Login with GitHub and Google Account

And the first new feature for Web App is a new login system! The user now can log in either with his or her Google and GitHub account or via credentials obtained through the registration.

New sign in panel

It took me some time to implement login with Google Account and Tornado’s example greatly helped me to do that. However, it took me almost a day to add GitHub authentication support as it is not implemented in Tornado’s auth module.

First, I was searching for ready-available implementation but all of them were either outdated or super outdated 🙂 Finally, I ended up implementing it myself based on Tornado’s implementation of Facebook OAuth2 authentication. If you’ll ever need to add sign in with GitHub to your Tornado based website, feel free to look at the following GitHub’s gist.

Speaking about other stuff, I cleaned up the mess in some parts of the code that had been there since PoC times and I also updated the way Web App creates and uses Pipelines.

Future Plans

Currently, I am focused on adding Facial Expression Detection category of models and creating REST API, which I expect to finish in the coming days. REST API will allow a user to log in using his or her credentials, pass parameters of pipeline and get a link using which user can obtain processing results.

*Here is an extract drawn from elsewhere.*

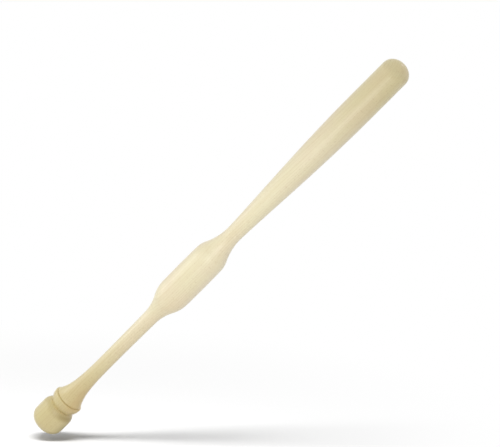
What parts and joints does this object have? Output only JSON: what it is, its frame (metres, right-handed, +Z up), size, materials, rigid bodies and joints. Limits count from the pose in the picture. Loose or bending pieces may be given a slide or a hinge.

I plan to publish a new post in the middle of the next week, right during the Second Evaluations. By that time, I expect to deliver a Web App that supports the choice of different pipeline parameters, advanced options for uploading video files, YouTube videos and ordinary images, display of processing progress and other features described in my PoC.

Thank you!

Yay, you made it that far! Thank you, and sorry for writing yet another lengthy blog post, which (I hope) you found interesting. Would be happy to get any type of feedback from you!